## Task instructions
Copy out, exactly and without additions, the lines from the one that contains "cad_parts[node].hide_render = cad_parts[node].hide_viewport" to the one that contains "imported = [obj", both ends included.

-- start of Data provided --

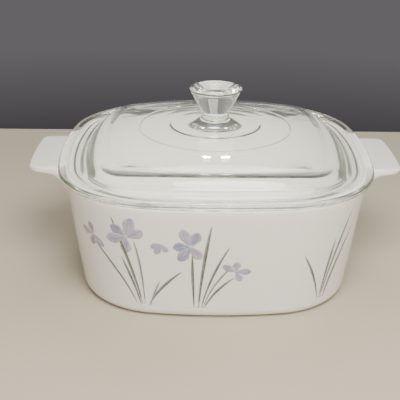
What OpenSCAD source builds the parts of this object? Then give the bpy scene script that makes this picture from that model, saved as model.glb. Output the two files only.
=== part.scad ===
// Square covered casserole: a pressed glass-ceramic dish with two lugs, and a pressed clear glass cover
// with a solid knob. The origin is the centre of the base, +Z is up and the lugs point along X.
// Every outline in plan is made of eight arcs, four long side arcs and four corner arcs. There are two
// families of outlines, one for the rim and a squarer one for the cover's dome. The outlines of a family are
// offsets of one another, so they share their arc centres and the directions in which the arcs meet.

/* [Outline] */
// Width of the cover across its bowed sides
cover_w = 222; // [220:1:230]

/* [Dish] */
// Height of the dish, from the table to its rim
dish_h = 84; // [70:1:100]
// Distance of the dish's rim inside the cover's edge
rim_inset = 4.4; // [4:0.1:5]
// Thickness of the dish's wall
wall_t = 4.8; // [4.4:0.1:5.2]
// Outward lean of the wall, in degrees
wall_lean = 7.3; // [5:0.1:9]
// Thickness of the floor over the foot's recess
floor_t = 4.6; // [4:0.1:6]
// Radius between the wall and the base, outside
base_r = 7; // [5:0.5:10]
// Radius between the wall and the floor, inside
inner_r = 11; // [8:0.5:14]
// Radius of the rim's two edges
rim_r = 1.8; // [1.2:0.1:2]
// Width of the flat foot that the dish stands on
foot_w = 9; // [6:0.5:14]
// Depth of the recess inside the foot
foot_recess = 0.8; // [0.4:0.1:1.2]

/* [Lugs] */
// Length over both lugs
lug_span = 264; // [256:1:272]
// Width of a lug at the dish's wall
lug_root_w = 73; // [64:1:80]
// Width of a lug at its outer edge
lug_tip_w = 64; // [56:1:70]
// Thickness of a lug at its outer edge
lug_t = 3.4; // [3:0.1:4.4]
// Distance of the lugs' top faces below the rim
lug_drop = 0.4; // [0.4:0.1:1]
// Radius of the hollow arc under each lug
lug_under_r = 36; // [34:1:38]
// Radius of a lug's corners in plan
lug_corner_r = 8; // [5:1:10]

/* [Cover] */
// Height of the cover's flat top above the rim
crown_rise = 20.2; // [19:0.1:22]
// Slope of the dome's wall, in degrees
dome_slope = 64.5; // [60:0.5:70]
// Thickness of the cover's glass
glass_t = 4.4; // [4:0.1:5]
// Thickness of the cover's flange
flange_t = 4.6; // [4.2:0.1:5.4]
// Depth of the lip that keeps the cover in the dish
lip_h = 2.8; // [2:0.1:3.4]

/* [Knob] */
// Largest radius of the knob
knob_r = 19.1; // [17:0.1:21]
// Radius of the knob's neck
neck_r = 9.3; // [8:0.1:10.5]
// Height of the knob's top above the cover's flat top
knob_h = 29.1; // [27:0.1:32]

/* [Hidden] */
$fn = 180;

half_w = cover_w / 2;
// A family of outlines: [side centre, corner centre, angle at which the arcs meet, distance between centres].
// A side arc's centre is the first value behind the middle, and a corner arc's centre has the second value as
// its x and y. Both lie on the line at the third value on which the arcs meet, so the arcs are tangent.
rim_family = [213.009, 36.5312, 8.3286, 252.2];
dome_family = [242.584, 56.4701, 10.6932, 304.339];

crown_x = half_w - 45;                  // half width of the cover's flat crown
// The hole in the dome's ring is as small as its corner arcs allow, half a millimetre in radius.
crown_hole = dome_family[3] - dome_family[0] + 0.5;
plate_x = crown_x - 2;                  // half width of the plate that closes the hole
plate_r = crown_x + 17;                 // reach of the plate's cut corners

rim_x = half_w - rim_inset;             // half width of the dish at its rim, outside
base_disc = half_w - 50;                // radius of the disc that closes the middle of the base
base_hole = base_disc - 15;             // half width of the hole that the disc covers
lean = tan(wall_lean);
lean_c = cos(wall_lean);
floor_z = foot_recess + floor_t;

crown_z = dish_h + crown_rise;
flange_z = dish_h + flange_t;
lip_z = dish_h - lip_h;

// Points on an arc in the (half width, height) plane, with both ends.
function arc(x, z, r, from, to, steps = 8) =
    [for (i = [0:steps]) let (a = from + (to - from) * i / steps) [x + r * cos(a), z + r * sin(a)]];

function wall_x(z) = rim_x - (dish_h - z) * lean;           // outside of the wall
function inner_x(z) = wall_x(z) - wall_t / lean_c;          // inside of the wall

// A profile whose half widths are turned into radii, in whole micrometres.
function radii(profile, shift) =
    [for (p = profile) [round((p[0] + shift) * 1000) / 1000, round(p[1] * 1000) / 1000]];

// Carries a profile of (half width, height) points along the side arc at +X.
module side(profile, family) {
    translate([-family[0], 0, 0])
        rotate_extrude(angle = 2 * family[2], start = -family[2], $fn = 720)
            polygon(radii(profile, family[0]));
}

// Carries a profile along the corner arc between +X and +Y.
module corner(profile, family) {
    translate([family[1], family[1], 0])
        rotate_extrude(angle = 90 - 2 * family[2], start = family[2], $fn = 360)
            polygon(radii(profile, family[0] - family[3]));
}

// Carries a profile round all eight arcs.
module ring(profile, family) {
    for (quarter = [0:3]) rotate(90 * quarter) {
        side(profile, family);
        corner(profile, family);
    }
}

// Half of the dish's section, from the hub outwards along the base and back along the floor.
function dish_profile() = let (
        base_c = wall_x(base_r) - base_r / lean_c,
        floor_c = inner_x(floor_z + inner_r) - inner_r / lean_c,
        rim_out = wall_x(dish_h - rim_r) - rim_r / lean_c,
        rim_in = inner_x(dish_h - rim_r) + rim_r / lean_c
    ) concat(
        [[base_hole, foot_recess], [base_c - foot_w - foot_recess, foot_recess], [base_c - foot_w, 0]],
        arc(base_c, base_r, base_r, -90, -wall_lean),
        arc(rim_out, dish_h - rim_r, rim_r, -wall_lean, 90),
        arc(rim_in, dish_h - rim_r, rim_r, 90, 180 - wall_lean),
        arc(floor_c, floor_z + inner_r, inner_r, -wall_lean, -90),
        [[base_hole, floor_z]]
    );

// Plan of the lug at +X: a trapezium with rounded outer corners, rooted inside the wall.
module lug_plan() {
    tip_x = lug_span / 2;
    root_x = rim_x - 14;
    root_y = lug_root_w / 2;
    tip_y = lug_tip_w / 2;
    taper = atan2(root_y - tip_y, tip_x - rim_x);
    // Centre of the rounded corner, one radius inside both edges.
    corner_x = tip_x - lug_corner_r;
    corner_y = tip_y + lug_corner_r * tan(taper) - lug_corner_r / cos(taper);
    edge_at = [corner_x + lug_corner_r * sin(taper), corner_y + lug_corner_r * cos(taper)];
    front = concat([[root_x, root_y + (rim_x - root_x) * tan(taper)], edge_at],
        [for (a = [80 - taper:-10:10]) [corner_x + lug_corner_r * cos(a), corner_y + lug_corner_r * sin(a)]],
        [[tip_x, corner_y]]);
    polygon(concat(front, [for (i = [len(front) - 1:-1:0]) [front[i][0], -front[i][1]]]));
}

// Side section of the lug: flat on top, a round outer edge, a thin tip, and below it one hollow arc that
// runs down into the wall.
function lug_profile() = let (
        top_z = dish_h - lug_drop,
        edge_r = lug_t / 2,
        edge_x = lug_span / 2 - edge_r,
        tip_l = 6,                      // length of the thin tip
        start_at = 110, end_at = 160,   // angles of the hollow arc's two ends
        under_x = edge_x - tip_l - lug_under_r * cos(start_at),
        under_z = top_z - lug_t - lug_under_r * sin(start_at),
        under = arc(under_x, under_z, lug_under_r, start_at, end_at, 10),
        root_z = under[len(under) - 1][1]
    ) concat(
        [[wall_x(root_z) - wall_t / 2, root_z], [wall_x(top_z) - wall_t / 2, top_z]],
        arc(edge_x, top_z - edge_r, edge_r, 90, -90),
        under
    );

module lug() {
    intersection() {
        side(lug_profile(), rim_family);
        translate([0, 0, dish_h / 2]) linear_extrude(dish_h / 2) lug_plan();
    }
}

module dish() color([0.9, 0.89, 0.86]) union() {
    ring(dish_profile(), rim_family);
    translate([0, 0, foot_recess]) cylinder(h = floor_t, r = base_disc);
    lug();
    rotate(180) lug();
}

// Half of the flange's section: its flat top, round edges, seat and lip. Its inner edge lies inside the dome.
function flange_profile() = let (
        top_r = 2, under_r = 1,                 // the flange's upper and lower edges
        lip_x = rim_x - wall_t / lean_c - 1.6,  // outside of the lip
        lip_r = 1.2,
        lip_w = 3.8
    ) concat(
        [[lip_x - lip_w - lip_r, flange_z]],
        arc(half_w - top_r, flange_z - top_r, top_r, 90, 0, 6),
        arc(half_w - under_r, dish_h + under_r, under_r, 0, -90, 4),
        [[lip_x, dish_h]],
        arc(lip_x - lip_r, lip_z + lip_r, lip_r, 0, -90, 4),
        [[lip_x - lip_w, lip_z]]
    );

// Half of the dome's section. The top side runs outwards: flat crown, soft fall, shoulder, steep wall and the
// hollow in front of the flange. The underside is the same curve, one glass thickness inside it.
function dome_profile() = let (
        fall_r = 62, fall_a = 13.5,             // the soft fall at the crown's edge
        fall_end = [crown_x + fall_r * sin(fall_a), crown_z - fall_r * (1 - cos(fall_a))],
        shoulder_r = 9,
        shoulder_c = [fall_end[0] - shoulder_r * sin(fall_a), fall_end[1] - shoulder_r * cos(fall_a)],
        out = [sin(dome_slope), cos(dome_slope)],
        wall_top = shoulder_c + shoulder_r * out,
        wall_in = shoulder_c + (shoulder_r - glass_t) * out,
        hollow_r = 6,                           // the hollow between the wall and the flange
        hollow_z = flange_z + hollow_r,
        hollow_x = wall_top[0] + (wall_top[1] - hollow_z + hollow_r * out[1]) / tan(dome_slope)
            + hollow_r * out[0],
        under_z = dish_h + 0.6,                 // underside of the dome's foot, above the seat
        root_x = half_w - 14                    // the foot's edge, hidden in the flange
    ) concat(
        [[crown_hole, crown_z]],
        arc(crown_x, crown_z - fall_r, fall_r, 90, 90 - fall_a, 6),
        arc(shoulder_c[0], shoulder_c[1], shoulder_r, 90 - fall_a, 90 - dome_slope, 6),
        arc(hollow_x, hollow_z, hollow_r, 270 - dome_slope, 270, 6),
        [[root_x, flange_z], [root_x, under_z]],
        [[wall_in[0] + (wall_in[1] - under_z) / tan(dome_slope), under_z]],
        arc(shoulder_c[0], shoulder_c[1], shoulder_r - glass_t, 90 - dome_slope, 90 - fall_a, 6),
        arc(crown_x, crown_z - fall_r, fall_r - glass_t, 90 - fall_a, 90, 6),
        [[crown_hole, crown_z - glass_t]]
    );

// The square plate with cut corners that closes the middle of the crown.
module crown_plate() {
    translate([0, 0, crown_z - glass_t]) intersection() {
        translate([-plate_x, -plate_x, 0]) cube([2 * plate_x, 2 * plate_x, glass_t]);
        cylinder(h = glass_t, r = plate_r);
    }
}

// Half of the knob's section, from inside the crown up to the middle of its top.
function knob_profile() = let (
        boss_r = 33, boss_h = 0.4,      // the raised disc round the knob's foot
        foot_r = 24,                    // where the foot's hollow curve meets the boss
        neck_z = crown_z + 9.9,
        cone_z = crown_z + 10.7,        // bottom of the cone
        band_z = crown_z + 25.7,        // bottom of the knob's widest band
        top_z = crown_z + knob_h,
        bevel = 1.6
    ) concat(
        [[0, crown_z - 1], [boss_r, crown_z - 1], [boss_r, crown_z], [boss_r - boss_h, crown_z + boss_h]],
        [for (i = [0:12]) let (t = 90 * i / 12)
            [foot_r - (foot_r - neck_r) * sin(t), neck_z - (neck_z - crown_z - boss_h) * cos(t)]],
        [[neck_r + 0.5, cone_z], [knob_r - 0.4, band_z], [knob_r, band_z + 0.8]],
        [[knob_r, top_z - bevel - 0.4], [knob_r - 0.4, top_z - bevel]],
        [[knob_r - bevel, top_z - 0.8], [knob_r - bevel - 4, top_z - 0.2]],
        [[knob_r / 3, top_z], [0, top_z]]
    );

// The fine raised ring that the mould leaves round the crown.
module mould_ring() {
    ring_x = 55;
    rotate_extrude($fn = 360)
        polygon([[ring_x - 0.5, crown_z - 0.5], [ring_x + 0.5, crown_z - 0.5], [ring_x + 0.4, crown_z],
            [ring_x, crown_z + 0.25], [ring_x - 0.4, crown_z]]);
}

module cover() color([0.8, 0.86, 0.84, 0.4]) union() {
    ring(flange_profile(), rim_family);
    ring(dome_profile(), dome_family);
    crown_plate();
    rotate_extrude($fn = 180) polygon(knob_profile());
    mould_ring();
}

dish();
cover();
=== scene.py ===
"""Looks of a square covered casserole: the white dish, its clear glass cover and the spray on its walls."""

import math

import bpy
import numpy as np
from bpy.props import FloatProperty, FloatVectorProperty, PointerProperty
from mathutils import Matrix, Vector


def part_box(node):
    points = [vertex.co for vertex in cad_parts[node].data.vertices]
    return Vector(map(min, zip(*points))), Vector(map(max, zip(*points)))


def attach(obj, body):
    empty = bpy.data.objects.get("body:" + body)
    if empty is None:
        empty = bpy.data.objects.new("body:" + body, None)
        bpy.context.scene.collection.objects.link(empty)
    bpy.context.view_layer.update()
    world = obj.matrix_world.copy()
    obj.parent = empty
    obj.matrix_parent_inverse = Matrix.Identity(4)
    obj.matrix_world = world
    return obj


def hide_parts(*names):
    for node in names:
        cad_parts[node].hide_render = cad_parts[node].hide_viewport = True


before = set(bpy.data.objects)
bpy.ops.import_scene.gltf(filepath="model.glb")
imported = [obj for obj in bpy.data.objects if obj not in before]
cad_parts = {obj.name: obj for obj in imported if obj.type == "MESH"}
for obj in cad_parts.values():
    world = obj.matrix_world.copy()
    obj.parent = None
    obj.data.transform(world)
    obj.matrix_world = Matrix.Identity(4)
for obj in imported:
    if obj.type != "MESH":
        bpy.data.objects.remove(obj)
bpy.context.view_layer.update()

bl_info = {
    "name": "Covered Casserole",
    "version": (1, 0, 0),
    "blender": (4, 5, 0),
    "location": "3D View > Sidebar > Casserole",
    "description": "Makes a square covered casserole with a glass cover and a floral spray",
    "category": "Add Mesh",
}

MM = 0.001
DISH_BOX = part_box("dish")
COVER_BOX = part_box("cover")

# Every outline in plan is made of eight arcs, and belongs to one of two families whose members are offsets
# of one another. A family holds how far a side arc's centre lies behind the middle, a corner arc's centre
# (the same in x and y), a corner arc's radius less the outline's half width, and the direction in which the
# two arcs meet. The dome's family is squarer than the rim's.
RIM_FAMILY = (213.009 * MM, 36.5312 * MM, -39.191 * MM, math.radians(8.3286))
DOME_FAMILY = (242.584 * MM, 56.4701 * MM, -61.755 * MM, math.radians(10.6932))
SIDE_CENTRE, _, CORNER_SHIFT, JOIN = RIM_FAMILY
# At this half width a corner arc of the dome's family would have no radius left.
DOME_LEAST_HALF = -DOME_FAMILY[2]
# How far the dome's shoulder follows a round dome towards its corners, from 0 for a level edge to 1.
CORNER_FALL = 0.5
# How often light may turn inside the glass. With fewer turns, thick glass looks black.
GLASS_TURNS = 80


# ---------------------------------------------------------------------------------------------- settings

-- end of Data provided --

## Solution to the problem
        cad_parts[node].hide_render = cad_parts[node].hide_viewport = True


before = set(bpy.data.objects)
bpy.ops.import_scene.gltf(filepath="model.glb")
imported = [obj for obj in bpy.data.objects if obj not in before]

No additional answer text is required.